— The problem —
Reproduce only this span: the line containing "main_bag();", the line containing "cad_parts[node].hide_render = cad_parts[node].hide_viewport", and every line between them, all exactly as given.

— Provided records —
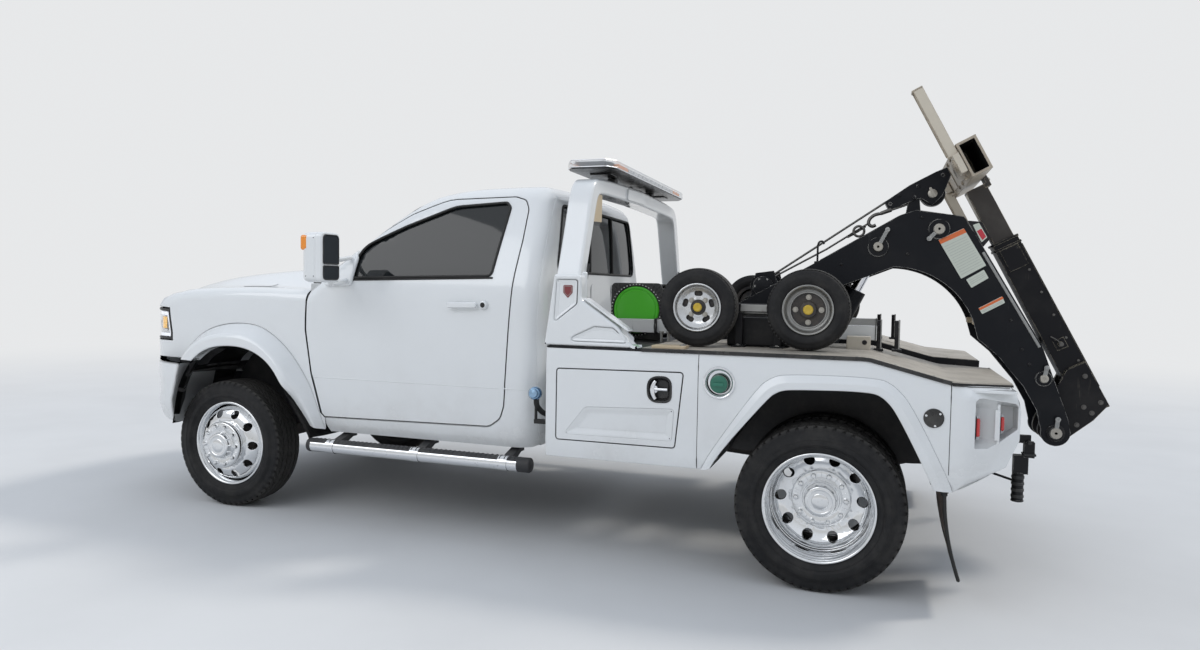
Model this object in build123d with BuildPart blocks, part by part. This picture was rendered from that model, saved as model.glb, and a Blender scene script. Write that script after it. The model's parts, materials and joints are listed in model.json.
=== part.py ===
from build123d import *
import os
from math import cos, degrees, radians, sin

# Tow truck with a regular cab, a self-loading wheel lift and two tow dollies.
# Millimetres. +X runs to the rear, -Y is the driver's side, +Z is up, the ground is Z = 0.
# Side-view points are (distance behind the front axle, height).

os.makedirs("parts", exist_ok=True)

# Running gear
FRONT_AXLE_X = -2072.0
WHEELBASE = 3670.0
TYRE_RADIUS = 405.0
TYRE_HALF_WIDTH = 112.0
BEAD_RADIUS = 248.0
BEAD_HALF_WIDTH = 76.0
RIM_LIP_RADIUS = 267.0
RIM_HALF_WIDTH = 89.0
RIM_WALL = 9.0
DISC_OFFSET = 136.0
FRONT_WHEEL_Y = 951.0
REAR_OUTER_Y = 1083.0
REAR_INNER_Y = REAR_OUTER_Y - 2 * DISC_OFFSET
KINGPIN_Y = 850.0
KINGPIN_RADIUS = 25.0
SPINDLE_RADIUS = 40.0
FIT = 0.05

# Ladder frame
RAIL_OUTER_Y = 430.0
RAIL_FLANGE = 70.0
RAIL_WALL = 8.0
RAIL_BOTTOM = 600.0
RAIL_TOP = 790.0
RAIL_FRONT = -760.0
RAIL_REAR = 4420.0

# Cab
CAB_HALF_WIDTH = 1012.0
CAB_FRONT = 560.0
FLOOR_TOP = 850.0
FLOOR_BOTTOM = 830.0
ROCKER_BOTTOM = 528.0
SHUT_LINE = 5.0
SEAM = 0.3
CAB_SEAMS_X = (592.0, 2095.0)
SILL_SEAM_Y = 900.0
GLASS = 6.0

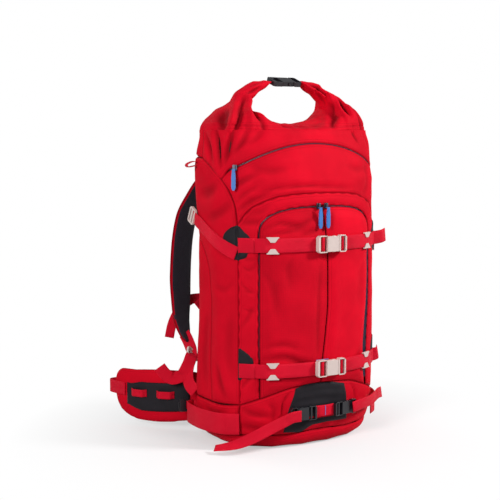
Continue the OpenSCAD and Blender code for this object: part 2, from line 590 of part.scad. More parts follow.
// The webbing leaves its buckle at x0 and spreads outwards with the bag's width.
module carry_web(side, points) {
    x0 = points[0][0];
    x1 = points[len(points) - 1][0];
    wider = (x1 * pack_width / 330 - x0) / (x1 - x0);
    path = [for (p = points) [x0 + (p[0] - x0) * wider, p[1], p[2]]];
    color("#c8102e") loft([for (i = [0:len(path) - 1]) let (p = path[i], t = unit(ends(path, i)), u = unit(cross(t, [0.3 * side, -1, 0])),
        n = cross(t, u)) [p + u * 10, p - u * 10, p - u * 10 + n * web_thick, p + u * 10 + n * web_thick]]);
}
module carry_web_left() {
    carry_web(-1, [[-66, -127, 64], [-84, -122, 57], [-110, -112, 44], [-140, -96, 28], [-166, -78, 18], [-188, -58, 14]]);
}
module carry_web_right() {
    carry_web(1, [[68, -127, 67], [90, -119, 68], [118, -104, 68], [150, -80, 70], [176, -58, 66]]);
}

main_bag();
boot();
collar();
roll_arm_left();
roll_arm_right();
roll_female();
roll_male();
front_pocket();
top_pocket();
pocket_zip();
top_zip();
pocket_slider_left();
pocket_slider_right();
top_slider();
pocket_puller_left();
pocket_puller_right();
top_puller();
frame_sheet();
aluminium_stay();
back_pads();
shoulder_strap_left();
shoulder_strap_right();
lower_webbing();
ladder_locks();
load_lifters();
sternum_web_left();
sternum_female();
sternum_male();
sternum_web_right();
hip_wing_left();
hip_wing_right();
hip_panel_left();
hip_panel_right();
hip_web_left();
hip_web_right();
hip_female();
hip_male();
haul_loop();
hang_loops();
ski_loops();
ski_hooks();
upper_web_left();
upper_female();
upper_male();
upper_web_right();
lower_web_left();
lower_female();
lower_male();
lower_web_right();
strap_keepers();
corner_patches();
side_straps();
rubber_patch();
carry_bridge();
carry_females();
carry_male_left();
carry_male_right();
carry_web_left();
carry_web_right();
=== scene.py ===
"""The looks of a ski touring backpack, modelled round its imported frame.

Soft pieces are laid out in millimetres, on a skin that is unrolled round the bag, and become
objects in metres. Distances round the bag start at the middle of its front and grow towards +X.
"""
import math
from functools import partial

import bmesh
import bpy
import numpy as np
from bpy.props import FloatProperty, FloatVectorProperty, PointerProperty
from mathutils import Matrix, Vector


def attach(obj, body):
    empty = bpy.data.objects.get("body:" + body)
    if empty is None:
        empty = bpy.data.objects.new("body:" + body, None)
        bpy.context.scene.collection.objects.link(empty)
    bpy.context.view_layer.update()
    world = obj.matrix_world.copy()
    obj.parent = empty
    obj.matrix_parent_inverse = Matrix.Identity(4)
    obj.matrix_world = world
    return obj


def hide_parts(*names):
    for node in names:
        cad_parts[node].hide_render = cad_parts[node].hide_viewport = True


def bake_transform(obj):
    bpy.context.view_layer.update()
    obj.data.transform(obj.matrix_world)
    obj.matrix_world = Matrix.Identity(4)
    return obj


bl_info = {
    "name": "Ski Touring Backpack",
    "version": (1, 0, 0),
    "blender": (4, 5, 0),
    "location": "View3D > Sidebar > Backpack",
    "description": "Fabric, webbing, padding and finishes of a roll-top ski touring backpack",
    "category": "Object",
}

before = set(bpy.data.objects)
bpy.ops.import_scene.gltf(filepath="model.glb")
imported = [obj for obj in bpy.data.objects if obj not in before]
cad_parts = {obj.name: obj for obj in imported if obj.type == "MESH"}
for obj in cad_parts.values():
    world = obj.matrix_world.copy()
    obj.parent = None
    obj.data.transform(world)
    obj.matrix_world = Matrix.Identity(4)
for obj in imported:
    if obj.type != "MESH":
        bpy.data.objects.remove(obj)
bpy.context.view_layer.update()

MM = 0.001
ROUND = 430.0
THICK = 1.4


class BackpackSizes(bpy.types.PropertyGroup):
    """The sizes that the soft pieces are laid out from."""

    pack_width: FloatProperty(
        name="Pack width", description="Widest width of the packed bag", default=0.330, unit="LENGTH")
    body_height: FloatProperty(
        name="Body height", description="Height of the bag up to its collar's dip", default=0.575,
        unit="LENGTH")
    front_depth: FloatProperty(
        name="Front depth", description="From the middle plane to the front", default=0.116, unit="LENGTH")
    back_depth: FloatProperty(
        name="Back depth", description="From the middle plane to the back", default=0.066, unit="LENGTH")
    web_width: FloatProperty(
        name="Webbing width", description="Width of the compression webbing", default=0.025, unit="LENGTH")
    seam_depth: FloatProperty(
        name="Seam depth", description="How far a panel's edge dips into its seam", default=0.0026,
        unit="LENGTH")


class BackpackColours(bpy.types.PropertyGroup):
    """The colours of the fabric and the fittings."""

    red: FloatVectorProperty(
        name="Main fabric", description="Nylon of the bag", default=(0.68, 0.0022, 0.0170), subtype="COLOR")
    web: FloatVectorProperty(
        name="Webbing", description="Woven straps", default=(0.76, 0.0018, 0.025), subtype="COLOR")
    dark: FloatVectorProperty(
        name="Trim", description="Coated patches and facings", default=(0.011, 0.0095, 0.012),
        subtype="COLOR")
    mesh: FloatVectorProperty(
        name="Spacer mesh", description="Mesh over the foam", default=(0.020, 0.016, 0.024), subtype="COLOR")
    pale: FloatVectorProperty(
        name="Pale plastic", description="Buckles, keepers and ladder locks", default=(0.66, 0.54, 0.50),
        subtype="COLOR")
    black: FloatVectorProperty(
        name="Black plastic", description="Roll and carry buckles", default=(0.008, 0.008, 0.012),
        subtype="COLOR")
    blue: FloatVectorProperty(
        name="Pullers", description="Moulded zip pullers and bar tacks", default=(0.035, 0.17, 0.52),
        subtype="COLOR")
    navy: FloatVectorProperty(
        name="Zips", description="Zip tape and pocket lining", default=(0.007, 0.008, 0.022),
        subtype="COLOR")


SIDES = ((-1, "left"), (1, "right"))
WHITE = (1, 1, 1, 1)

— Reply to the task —
main_bag();
boot();
collar();
roll_arm_left();
roll_arm_right();
roll_female();
roll_male();
front_pocket();
top_pocket();
pocket_zip();
top_zip();
pocket_slider_left();
pocket_slider_right();
top_slider();
pocket_puller_left();
pocket_puller_right();
top_puller();
frame_sheet();
aluminium_stay();
back_pads();
shoulder_strap_left();
shoulder_strap_right();
lower_webbing();
ladder_locks();
load_lifters();
sternum_web_left();
sternum_female();
sternum_male();
sternum_web_right();
hip_wing_left();
hip_wing_right();
hip_panel_left();
hip_panel_right();
hip_web_left();
hip_web_right();
hip_female();
hip_male();
haul_loop();
hang_loops();
ski_loops();
ski_hooks();
upper_web_left();
upper_female();
upper_male();
upper_web_right();
lower_web_left();
lower_female();
lower_male();
lower_web_right();
strap_keepers();
corner_patches();
side_straps();
rubber_patch();
carry_bridge();
carry_females();
carry_male_left();
carry_male_right();
carry_web_left();
carry_web_right();
=== scene.py ===
"""The looks of a ski touring backpack, modelled round its imported frame.

Soft pieces are laid out in millimetres, on a skin that is unrolled round the bag, and become
objects in metres. Distances round the bag start at the middle of its front and grow towards +X.
"""
import math
from functools import partial

import bmesh
import bpy
import numpy as np
from bpy.props import FloatProperty, FloatVectorProperty, PointerProperty
from mathutils import Matrix, Vector


def attach(obj, body):
    empty = bpy.data.objects.get("body:" + body)
    if empty is None:
        empty = bpy.data.objects.new("body:" + body, None)
        bpy.context.scene.collection.objects.link(empty)
    bpy.context.view_layer.update()
    world = obj.matrix_world.copy()
    obj.parent = empty
    obj.matrix_parent_inverse = Matrix.Identity(4)
    obj.matrix_world = world
    return obj


def hide_parts(*names):
    for node in names:
        cad_parts[node].hide_render = cad_parts[node].hide_viewport = True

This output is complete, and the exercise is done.